Holiday in a Coma
- Author: Frédéric Beigbeder
- Original title: Vacances dans le coma
- Translator: Frank Wynne
- Language: French
- Publisher: Éditions Grasset
- Publication date: 2 February 1994
- Publication place: France
- Published in English: 2007
- Pages: 238
- ISBN: 978-2-246-48291-8

= Holiday in a Coma =

1994 novel by Frédéric Beigbeder

Holiday in a Coma (Vacances dans le coma) is a 1994 novel by the French writer Frédéric Beigbeder.

==Plot==
The entire novel is set during the opening night of a new nightclub in Paris called Shit.

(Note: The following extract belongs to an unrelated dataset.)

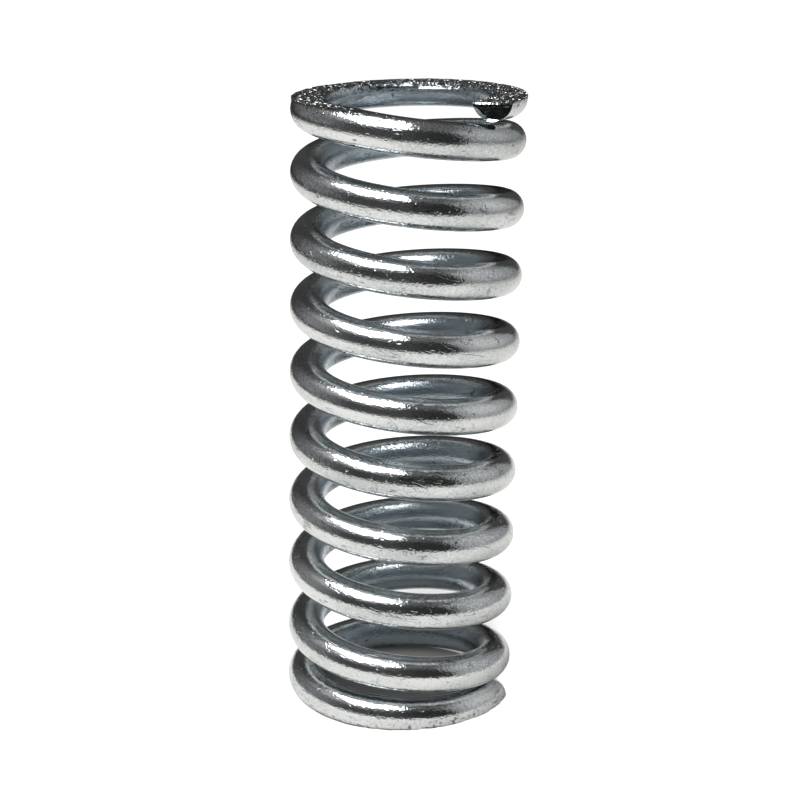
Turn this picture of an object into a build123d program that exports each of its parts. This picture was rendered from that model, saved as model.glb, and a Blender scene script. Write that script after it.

The club's concept is that the dance floor is designed like an enormous toilet bowl that can be flushed with foam by the DJ. The main character Marc Marronnier has been invited to the event by his friend Joss Dumoulin, an internationally famous DJ. As the night proceeds, the guests compete in decadence and the ability to shock each other.

==Reception==
Sarah McIntyre wrote for RTÉ: "With hideous portrayal of vapid fashionistas, aristocrats and try hard hipsters, no one is safe from [Beigbeder's] scathing remarks. This satirical look at high Parisian society is propelled by fury, but softened by his sharp wit." Alastair Sooke of The Daily Telegraph described the novel as "Hieronymus Bosch-like" in its portrayal of "depravity and orgiastic violence", and wrote that Beigbeder's satire is not gratuitous.